# Task statement:
Take each line containing "values" and report it exactly as written.

Entries with model source code:

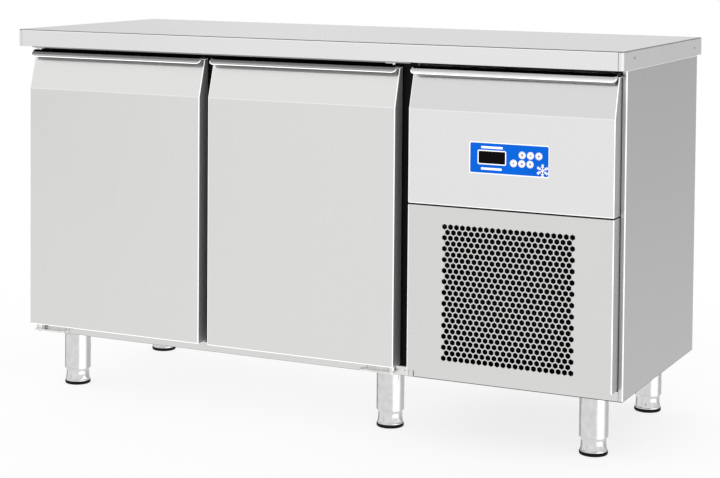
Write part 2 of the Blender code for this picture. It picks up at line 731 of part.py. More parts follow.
def evaporator():
    cover_low = (COVER_X, -0.215, 0.440)
    cover_high = (INSIDE_X[1] - GAP, 0.215, 0.774)
    cover = pan("evaporator_cover", cover_low, cover_high, "+X")
    mouth = (COVER_X, EVAPORATOR_FAN[1], EVAPORATOR_FAN[2])
    cut(cover, cylinder("fan_mouth", mouth, "X", 0.058, 0.010, 24))
    intakes = [rectangle((y / 1000, y / 1000 + 0.030), (0.480, 0.486)) for y in range(-180, 160, 45)]
    cut(cover, prism("return_slots", "X", intakes, COVER_X - 0.003, COVER_X + 0.004))
    ledge_low = (COVER_X - 0.016, cover_low[1], SHELF_Z - GAP - 0.002)
    ledge_high = (COVER_X + 0.0006, cover_high[1], SHELF_Z - GAP)
    place(join(cover, box("shelf_ledge", ledge_low, ledge_high)), STEEL)
    coil_low, coil_high = (0.163, -0.195, 0.470), (0.206, 0.195, 0.760)
    fin_pack("evaporator_coil", coil_low, coil_high, "X", 16)
    fan("evaporator_fan_blade", EVAPORATOR_FAN, "X", 0.054, 0.026, 0.014, 0.013, 5, math.radians(22))
    shaft_tip, body_front, body_back = 0.126, 0.136, coil_low[0] - GAP
    profile = [(0.0, body_back), (0.024, body_back), (0.024, body_front), (0.003, body_front),
               (0.003, shaft_tip), (0.0, shaft_tip)]
    motor_place = (0, EVAPORATOR_FAN[1], EVAPORATOR_FAN[2])
    place(turned("evaporator_fan_motor", profile, motor_place, "X"), BLACK)


# Machine bay


def condenser():
    x, y, z = CONDENSER_FAN
    half = 0.170
    fin_pack("condenser_coil", (x - half, -0.225, z - 0.165), (x + half, -0.185, z + 0.165), "Y", 26)
    shroud_back = -0.120
    low = (x - half - 0.004, -0.1845, z - 0.169)
    high = (x + half + 0.004, shroud_back, z + 0.169)
    shroud = pan("fan_shroud", low, high, "-Y")
    ring_profile = [(0.1265, 0.018), (0.1265, -0.0145), (0.1250, -0.0145), (0.1250, 0.018)]
    ring = turned("shroud_ring", ring_profile, CONDENSER_FAN, "Y", 32)
    cut(shroud, cylinder("shroud_mouth", (x, shroud_back, z), "Y", 0.1255, 0.010, 32))
    place(join(shroud, ring), BLACK)
    fan("condenser_fan_blade", CONDENSER_FAN, "Y", 0.115, 0.052, 0.022, 0.028, 5, math.radians(-28))
    arm_y = (-0.084, -0.081)
    profile = [(0.0, 0.100), (0.003, 0.100), (0.003, 0.0825), (0.038, 0.0825), (0.038, 0.030), (0.0, 0.030)]
    motor = turned("condenser_fan_motor", profile, (x, 0, z), "Y")
    join(motor, box("motor_arm", (x - 0.152, arm_y[0], z - 0.010), (x + 0.152, arm_y[1], z + 0.010)))
    for side in (-1, 1):
        xs = sorted((x + side * 0.142, x + side * 0.152))
        post_low = (xs[0], shroud_back + GAP, z - 0.008)
        join(motor, box(f"arm_post_{side + 1}", post_low, (xs[1], arm_y[0] + 0.001, z + 0.008)))
    place(motor, ZINC)


def machinery():
    floor = BODY_BOTTOM + SHEET + GAP
    place_x, place_y = 0.620, 0.130
    profile = [(0.0, 0.160), (0.045, 0.156), (0.070, 0.136), (0.080, 0.100), (0.080, 0.065),
               (0.066, 0.025), (0.0, 0.014)]
    body = turned("compressor", profile, (place_x, place_y, floor))
    foot_low = (place_x - 0.085, place_y - 0.050, floor)
    join(body, box("compressor_foot", foot_low, (place_x + 0.085, place_y + 0.050, floor + 0.024)))
    place(body, BLACK)
    line = bent(
        [
            (place_x, place_y, floor + 0.160 + GAP),
            (place_x, place_y, 0.400),
            (place_x, LINE_Y, 0.430),
            (place_x, LINE_Y, LINE_Z),
            (0.2065, LINE_Y, LINE_Z),
        ],
        0.012,
    )
    place(tube("suction_line", line, 0.005), COPPER)
    box_low, box_high = (CABLE_X - 0.060, 0.100, floor), (CABLE_X + 0.060, 0.220, 0.245)
    place(bevel(box("electrical_box", box_low, box_high), 0.003, 2), BLACK)
    outside = BODY_BACK + 0.009
    cable = bent(
        [
            (CABLE_X, box_high[1] + GAP, CABLE_Z),
            (CABLE_X, outside, CABLE_Z),
            (CABLE_X, outside, 0.160),
            (0.640, outside, 0.160),
            (0.640, outside, 0.440),
            (0.460, outside, 0.440),
            (0.460, outside, 0.260),
        ],
        0.008,
    )
    place(tube("power_cable", cable, 0.004), BLACK)


# Legs


def legs():
    wall = 0.0015
    top = BODY_BOTTOM - GAP
    sleeve = [
        (0.0, top), (LEG_RADIUS, top), (LEG_RADIUS, LEG_BOTTOM), (LEG_RADIUS - wall, LEG_BOTTOM),
        (LEG_RADIUS - wall, top - 0.002), (0.0, top - 0.002),
    ]
    stem = [
        (0.0, 0.020), (0.0235, 0.020), (0.0235, 0.085), (0.0285, 0.085), (0.0285, 0.036),
        (0.0255, 0.033), (0.0255, 0.022), (0.0290, 0.014), (0.0290, 0.008), (0.0, 0.008),
    ]
    pad = [(0.0, 0.013), (0.0305, 0.013), (0.0305, 0.004), (0.0295, 0.0), (0.0, 0.0)]
    for word, (x, y) in LEG_PLACES.items():
        place(turned(f"leg_tube_{word}", sleeve, (x, y, 0)), STEEL)
        foot = turned(f"adjustable_foot_{word}", stem, (x, y, 0))
        place(join(foot, turned(f"foot_pad_{word}", pad, (x, y, 0), steps=8)), STEEL)


worktop()
outer_panels()
cold_cabinet()
front_frame()
door("left", LEFT_DOOR_X, -1)
door("right", RIGHT_DOOR_X, 1)
controls()
grille_panel()
shelves_and_rails()
evaporator()
condenser()
machinery()
legs()
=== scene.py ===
"""Looks for the refrigerated work counter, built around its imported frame.

Metres, +Z up. The origin is on the floor at the middle of the footprint, and the doors face -Y.
"""

import json
import math

import bmesh
import bpy
from mathutils import Matrix, Vector


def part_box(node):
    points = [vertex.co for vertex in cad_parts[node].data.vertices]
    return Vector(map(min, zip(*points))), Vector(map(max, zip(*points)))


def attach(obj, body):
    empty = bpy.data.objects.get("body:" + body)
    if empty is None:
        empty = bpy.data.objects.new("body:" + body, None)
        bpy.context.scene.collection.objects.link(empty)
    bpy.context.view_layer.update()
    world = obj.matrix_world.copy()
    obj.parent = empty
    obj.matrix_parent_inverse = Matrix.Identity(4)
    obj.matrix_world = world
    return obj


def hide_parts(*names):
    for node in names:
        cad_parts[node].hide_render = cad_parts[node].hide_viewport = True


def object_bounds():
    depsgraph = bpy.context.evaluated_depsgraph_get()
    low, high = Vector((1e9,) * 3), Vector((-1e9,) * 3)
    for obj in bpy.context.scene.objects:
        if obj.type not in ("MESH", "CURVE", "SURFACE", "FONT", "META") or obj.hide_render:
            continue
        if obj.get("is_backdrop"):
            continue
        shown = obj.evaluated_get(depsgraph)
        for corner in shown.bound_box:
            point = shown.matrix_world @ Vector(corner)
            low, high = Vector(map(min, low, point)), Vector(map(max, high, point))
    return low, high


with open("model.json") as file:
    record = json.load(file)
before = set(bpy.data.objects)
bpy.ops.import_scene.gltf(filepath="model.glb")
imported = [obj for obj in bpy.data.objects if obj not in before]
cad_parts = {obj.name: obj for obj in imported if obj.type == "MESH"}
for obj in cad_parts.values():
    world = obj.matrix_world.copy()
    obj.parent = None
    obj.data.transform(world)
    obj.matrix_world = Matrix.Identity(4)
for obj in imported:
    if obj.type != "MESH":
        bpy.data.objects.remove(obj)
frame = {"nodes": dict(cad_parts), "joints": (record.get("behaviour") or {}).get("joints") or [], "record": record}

CAD_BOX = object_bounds()
BODY_OF = {node: body for body, nodes in frame["record"]["behaviour"]["bodies"].items() for node in nodes}

# Measures taken from the frame
FRONT, BACK = CAD_BOX[0].y, CAD_BOX[1].y
HALF = CAD_BOX[1].x
HEIGHT = CAD_BOX[1].z
TOP_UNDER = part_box("worktop")[0].z
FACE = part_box("grille_panel")[0].y
DOOR_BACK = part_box("left_door_shell")[1].y
FRAME_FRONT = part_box("left_door_gasket")[1].y + 0.001

# Driving values of the design
SHEET = 0.001
GAP = 0.0003
PRINT = 0.00012  # thickness of a printed mark
FOLD = 0.0021  # radius of a folded edge
TOP_CORNER = 0.010  # the worktop's front corners, seen from above
TOP_ROUND = 0.0030  # its upper edge
CREASE_Z = 0.721
DOOR_TOP = 0.806
LEAN = 0.021 / 0.071
DISPLAY_X, DISPLAY_Z, DISPLAY_CORNER = (0.433, 0.4925), (0.615, 0.641), 0.0012
KEY_HOLE = 0.0069
CABLE_X, CABLE_Z = 0.360, 0.200  # where the cable leaves the back
LINE_Y, LINE_RADIUS = 0.100, 0.005

# A face's material index: the finish it takes out of those its piece is given. The third picks a finish with
# painted shade
MAIN, FOLDS, PAINTED_SHADE, BAND, LEANING, CREASED = range(6)
MOST_FINISHES = 6
BODY = "counter_body"
USUAL = (0.3, 0.7)  # where most of a noise's values lie
WHITE = (1.0, 1.0, 1.0, 1.0)


# Nodes of a material


def add(tree, kind, inputs=None, **settings):
    """A new shader node. An input takes a value or another node's socket."""
    node = tree.nodes.new("ShaderNode" + kind)
    for key, value in settings.items():
        setattr(node, key, value)
    for key, value in (inputs or {}).items():
        set_input(tree, node.inputs[key], value)
    return node


def set_input(tree, socket, value):
    if isinstance(value, bpy.types.NodeSocket):
        tree.links.new(value, socket)
    else:
        socket.default_value = value


def maths(tree, operation, first, second):
    return add(tree, "Math", {0: first, 1: second}, operation=operation).outputs[0]


def plus(tree, first, second):
    return maths(tree, "ADD", first, second)


def times(tree, first, second):
    return maths(tree, "MULTIPLY", first, second)


def ramp(tree, value, start, end, low=0.0, high=1.0, smooth=False):
    """The value carried from the span start..end to low..high, and held there outside it."""
    settings = {"interpolation_type": "SMOOTHSTEP"} if smooth else {}
    inputs = {"Value": value, "From Min": start, "From Max": end, "To Min": low, "To Max": high}
    return add(tree, "MapRange", inputs, **settings).outputs[0]


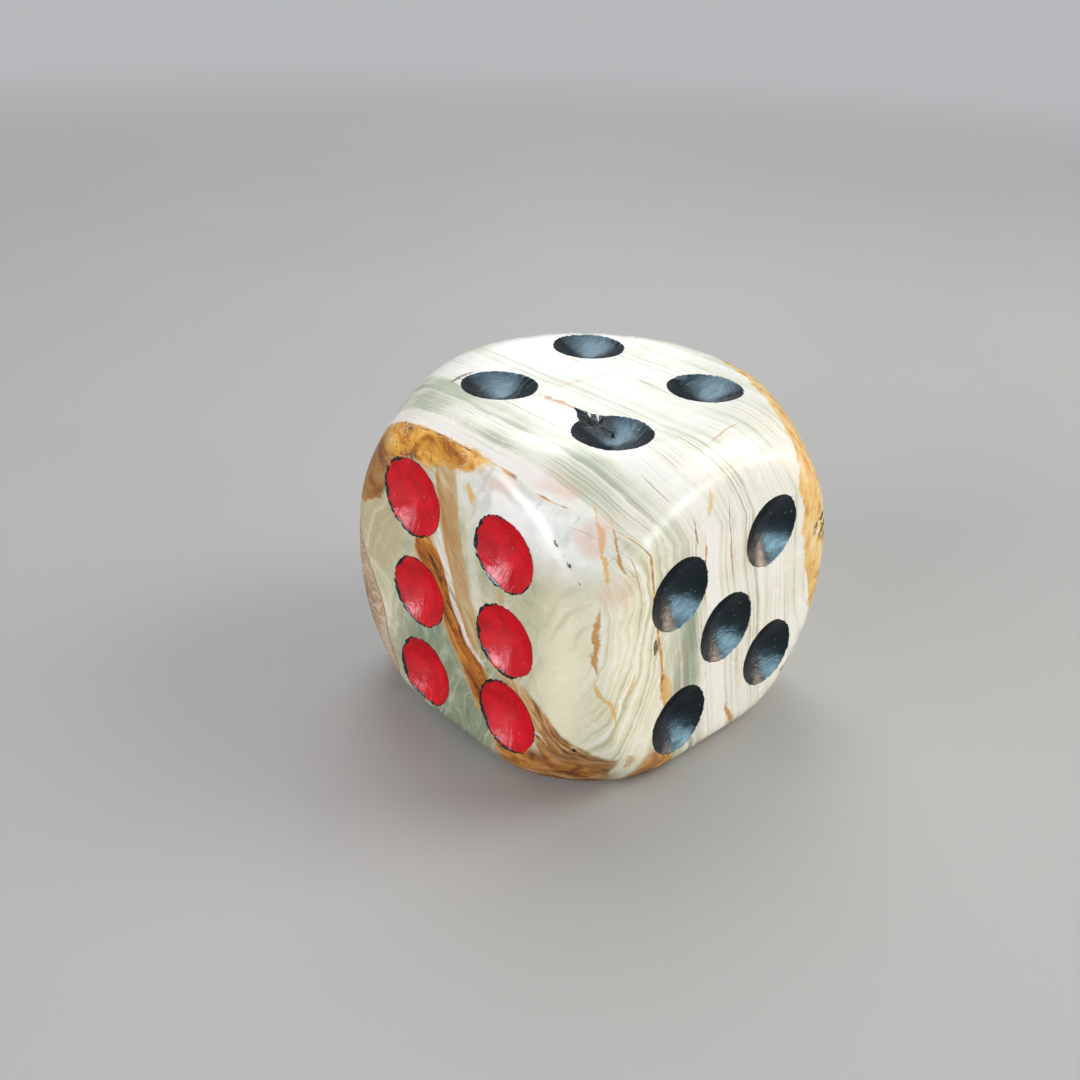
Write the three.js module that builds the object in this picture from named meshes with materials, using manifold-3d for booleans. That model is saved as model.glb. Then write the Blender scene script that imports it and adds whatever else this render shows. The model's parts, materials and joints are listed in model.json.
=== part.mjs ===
// A large hand-carved stone die: one block of banded onyx whose corners and edges are rounded by a ball
// shape, with 21 dished pips. Every pip is lined with black enamel, and the pips of the six and the one
// carry a second coat of red enamel over the black. Millimetres, +Z up, origin at the centre of the block.

import * as THREE from 'three';
import Module from 'manifold-3d';
import { RoundedBoxGeometry } from 'three/addons/geometries/RoundedBoxGeometry.js';
import { mergeVertices } from 'three/addons/utils/BufferGeometryUtils.js';

const wasm = await Module();
wasm.setup();

// Driving dimensions of the block.
const WIDTH = 76;
const DEPTH = 76.2;
const HEIGHT = 72;
const BALL_RADIUS = 51.6;
const BALL_DROP = 3.4;
const EDGE_RADIUS = 5;
const BALL_DETAIL = 12;
const EDGE_SEGMENTS = 3;

// Driving dimensions of the pips and their enamel. Depths run along the pip's axis.
const PIP_RADIUS = 7.9;
const PIP_DEPTH = 3.2;
const DISH_POWER = 1.5;
const DISH_STEPS = 2;
const DISH_OVERRUN = 1.15;
const PIP_SEGMENTS = 20;
const COAT_THICKNESS = 0.25;
const COAT_CLEARANCE = 0.3;

const FINISHES = {
  stone: { color: 0xdfdcc6, roughness: 0.25, metalness: 0 },
  black: { color: 0x0e1013, roughness: 0.15, metalness: 0 },
  red: { color: 0xb01420, roughness: 0.22, metalness: 0 },
};

// Each face has the directions across and up its pip pattern, seen from outside, and its distance from
// the origin. A pattern is a list of pips as [column, row, wander across, wander up]. Columns and rows
// are multiplied by the pitch, the pattern is turned by the twist and shifted by the shift, and the
// wander is how far the hand-held drill strayed.
const FACES = [
  {
    name: 'one', across: [-1, 0, 0], up: [0, 0, 1], distance: DEPTH / 2, coats: ['undercoat', 'enamel'],
    pitch: [0, 0], twist: 0, shift: [1, -1],
    pips: [[0, 0, 0, 0]],
  },
  {
    name: 'two', across: [0, -1, 0], up: [0, 0, 1], distance: WIDTH / 2, coats: ['enamel'],
    pitch: [14, 15], twist: -3, shift: [-1, -1],
    pips: [[-1, 1, 0, 0], [1, -1, 0, 0]],
  },
  {
    name: 'three', across: [1, 0, 0], up: [0, -1, 0], distance: HEIGHT / 2, coats: ['enamel'],
    pitch: [16, 16], twist: 4, shift: [0, 1],
    pips: [[-1, 1, 0, 0], [0, 0, 0.5, 0], [1, -1, 0, -0.5]],
  },
  {
    name: 'four', across: [1, 0, 0], up: [0, 1, 0], distance: HEIGHT / 2, coats: ['enamel'],
    pitch: [15.8, 15.7], twist: 5.5, shift: [1.6, -1.2],
    pips: [[-1, -1, 1.2, 1], [-1, 1, -1.4, 0.7], [1, -1, 0.6, -0.9], [1, 1, -0.4, -0.9]],
  },
  {
    name: 'five', across: [0, 1, 0], up: [0, 0, 1], distance: WIDTH / 2, coats: ['enamel'],
    pitch: [13.9, 15.8], twist: 8.6, shift: [1.4, -1.8],
    pips: [[-1, 1, 0.5, 0], [1, 1, 0, 0.4], [0, 0, 0.2, -0.3], [-1, -1, -0.5, 0], [1, -1, 0, 0.3]],
  },
  {
    name: 'six', across: [1, 0, 0], up: [0, 0, 1], distance: DEPTH / 2, coats: ['undercoat', 'enamel'],
    pitch: [13.6, 19.3], twist: 3.5, shift: [1.6, -0.5],
    pips: [
      [-1, 1, -0.6, 1.7], [1, 1, 0.2, -1.1], [-1, 0, 0, -0.5],
      [1, 0, -0.1, -0.7], [-1, -1, 0.6, -0.5], [1, -1, -0.1, 1.1],
    ],
  },
];

function solidOf(geometry) {
  const bare = geometry.clone();
  bare.deleteAttribute('normal');
  bare.deleteAttribute('uv');
  const merged = mergeVertices(bare);
  return new wasm.Manifold(new wasm.Mesh({
    numProp: 3,
    vertProperties: merged.attributes.position.array,
    triVerts: new Uint32Array(merged.index.array),
  }));
}

function geometryOf(solid) {
  const mesh = solid.getMesh();
  const geometry = new THREE.BufferGeometry();
  geometry.setAttribute('position', new THREE.BufferAttribute(mesh.vertProperties, 3));
  geometry.setIndex(new THREE.BufferAttribute(mesh.triVerts, 1));
  geometry.computeVertexNormals();
  return geometry;
}

function namedMesh(name, geometry, finish) {
  const mesh = new THREE.Mesh(geometry, new THREE.MeshStandardMaterial(FINISHES[finish]));
  mesh.name = name;
  return mesh;
}

// The block before drilling: a box with softened edges, kept only where it is inside the ball.
function blankGeometry() {
  const box = new RoundedBoxGeometry(WIDTH, DEPTH, HEIGHT, EDGE_SEGMENTS, EDGE_RADIUS);
  const ball = new THREE.IcosahedronGeometry(BALL_RADIUS, BALL_DETAIL);
  ball.translate(0, 0, -BALL_DROP);
  return geometryOf(solidOf(box).intersect(solidOf(ball)));
}

// The dish of a pip, from its lowest point on the axis to just beyond its rim, raised by a lift. The
// face is at height 0 and the axis is Y.
function dishCurve(lift) {
  const points = [];
  for (let step = 0; step <= DISH_STEPS; step += 1) {
    const share = DISH_OVERRUN * step / DISH_STEPS;
    points.push(new THREE.Vector2(PIP_RADIUS * share, PIP_DEPTH * (share ** DISH_POWER - 1) + lift));
  }
  return points;
}

// The solid that a pip's drill removes.
function dishCutter() {
  const dish = dishCurve(0);
  const top = new THREE.Vector2(0, dish[DISH_STEPS].y);
  return new THREE.LatheGeometry([...dish, top], PIP_SEGMENTS);
}

// A coat of enamel lying in the dish, the given number of coats above the stone.
function coatShell(layer) {
  const lift = COAT_CLEARANCE + layer * (COAT_THICKNESS + COAT_CLEARANCE);
  const underside = dishCurve(lift);
  const surface = dishCurve(lift + COAT_THICKNESS);
  return new THREE.LatheGeometry([...underside, ...surface.reverse()], PIP_SEGMENTS);
}

// A group on a face: X runs across the pattern, Y points out of the block, and Z runs down the pattern.
function faceGroup(face) {
  const across = new THREE.Vector3(...face.across);
  const up = new THREE.Vector3(...face.up);
  const outward = new THREE.Vector3().crossVectors(across, up);
  const group = new THREE.Group();
  group.position.copy(outward).multiplyScalar(face.distance);
  group.quaternion.setFromRotationMatrix(
    new THREE.Matrix4().makeBasis(across, outward, up.clone().negate()),
  );
  return group;
}

// The middle of a face's round flat, measured up the face from the face group's origin.
function flatCentre(face) {
  return face.up[2] === 0 ? 0 : -BALL_DROP;
}

function pipPosition(face, [column, row, strayAcross, strayUp]) {
  const twist = THREE.MathUtils.degToRad(face.twist);
  const spot = new THREE.Vector2(column * face.pitch[0], row * face.pitch[1]);
  spot.rotateAround(new THREE.Vector2(), twist);
  const across = spot.x + face.shift[0] + strayAcross;
  const up = spot.y + face.shift[1] + strayUp + flatCentre(face);
  return new THREE.Vector3(across, 0, -up);
}

function coatName(face, coat, number) {
  return face.pips.length > 1 ? `${face.name}_${coat}_${number}` : `${face.name}_${coat}`;
}

const die = new THREE.Group();
const blank = blankGeometry();
const cutter = dishCutter();
let stone = solidOf(blank);

for (const face of FACES) {
  const group = faceGroup(face);
  die.add(group);
  face.pips.forEach((pip, index) => {
    const place = new THREE.Object3D();
    place.position.copy(pipPosition(face, pip));
    group.add(place);
    place.updateWorldMatrix(true, false);
    const toDie = place.matrixWorld;
    group.remove(place);
    stone = stone.subtract(solidOf(cutter.clone().applyMatrix4(toDie)));
    // The coats end flush with the block's outer surface.
    const blankHere = solidOf(blank.clone().applyMatrix4(toDie.clone().invert()));
    face.coats.forEach((coat, layer) => {
      const coatGeometry = geometryOf(solidOf(coatShell(layer)).intersect(blankHere));
      const mesh = namedMesh(coatName(face, coat, index + 1), coatGeometry, layer ? 'red' : 'black');
      mesh.position.copy(place.position);
      group.add(mesh);
    });
  });
}

die.add(namedMesh('stone_body', geometryOf(stone), 'stone'));

export default die;
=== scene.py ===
"""The looks of a large hand-carved onyx die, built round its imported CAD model.

The block is a cube with softened edges inside a ball, dished by 21 pips and painted with enamel. Lengths
are in metres, and MM turns millimetres into them. The stone's pattern is worked out in millimetres.
"""

import json
import math

import bmesh
import bpy
import numpy as np
from mathutils import Matrix, Vector


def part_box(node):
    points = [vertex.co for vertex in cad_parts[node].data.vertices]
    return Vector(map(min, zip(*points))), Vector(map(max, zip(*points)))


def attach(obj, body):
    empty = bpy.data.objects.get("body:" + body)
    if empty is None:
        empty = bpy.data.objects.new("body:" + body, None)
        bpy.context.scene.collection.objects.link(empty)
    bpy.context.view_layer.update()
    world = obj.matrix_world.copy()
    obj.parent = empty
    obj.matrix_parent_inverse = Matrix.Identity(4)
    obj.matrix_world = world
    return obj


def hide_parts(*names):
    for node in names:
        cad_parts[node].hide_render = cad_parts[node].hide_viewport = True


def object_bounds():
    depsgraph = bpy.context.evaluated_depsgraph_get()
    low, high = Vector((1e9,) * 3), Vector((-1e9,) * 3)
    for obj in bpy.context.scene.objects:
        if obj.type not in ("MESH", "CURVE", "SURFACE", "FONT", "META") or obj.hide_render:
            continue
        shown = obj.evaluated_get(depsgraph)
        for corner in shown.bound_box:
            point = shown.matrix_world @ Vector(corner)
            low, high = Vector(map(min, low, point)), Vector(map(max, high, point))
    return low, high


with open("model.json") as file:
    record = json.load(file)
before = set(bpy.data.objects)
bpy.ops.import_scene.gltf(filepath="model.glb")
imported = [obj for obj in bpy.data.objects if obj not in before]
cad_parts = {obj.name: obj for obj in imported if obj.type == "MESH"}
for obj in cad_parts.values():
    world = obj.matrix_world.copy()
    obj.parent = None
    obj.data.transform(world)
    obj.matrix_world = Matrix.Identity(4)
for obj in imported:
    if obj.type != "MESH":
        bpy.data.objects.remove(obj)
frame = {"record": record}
cad_low, cad_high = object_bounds()

MM = 0.001

# The block.
HALF = (np.array(cad_high) - np.array(cad_low)) / 2
BALL_CENTRE = np.array((0, 0, -3.4)) * MM
BALL_RADIUS = 51.6 * MM
EDGE_BLEND = 6 * MM
BALL_BLEND = 3 * MM
HAND_WAVE = 0.05 * MM
BLOCK_CELLS = 104
SEARCH_HALVINGS = 26

# The pips. A CAD coat is narrower than its pip by the coat's lift in the sloping dish.
RIM_BEYOND_COAT = 0.7 * MM
DISH_DEPTH = 3.2 * MM
DISH_ROUNDING = 0.4
DISH_LIP = 0.07
PIP_STRETCH = {"six": (1.03, 0.97), "six_undercoat_1": (1.13, 1.06)}
RIM_WOBBLE = 0.008
RIM_SEGMENTS = 160
RIM_STEPS = 140
# How far out a rim is looked for, in pip radii, and how far past it the cracked pip is cut.
RIM_SEARCH = 1.15
CRACKED_RIM_SEARCH = 1.8
CRACKED_CUT = 1.04
CUTTER_RINGS = 10
COAT_RINGS = 20
CUT_ABOVE = 1.2 * MM
CUT_LID = 0.1 * MM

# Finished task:
for obj in cad_parts.values():
# Driving values of the design
USUAL = (0.3, 0.7)  # where most of a noise's values lie
for obj in cad_parts.values():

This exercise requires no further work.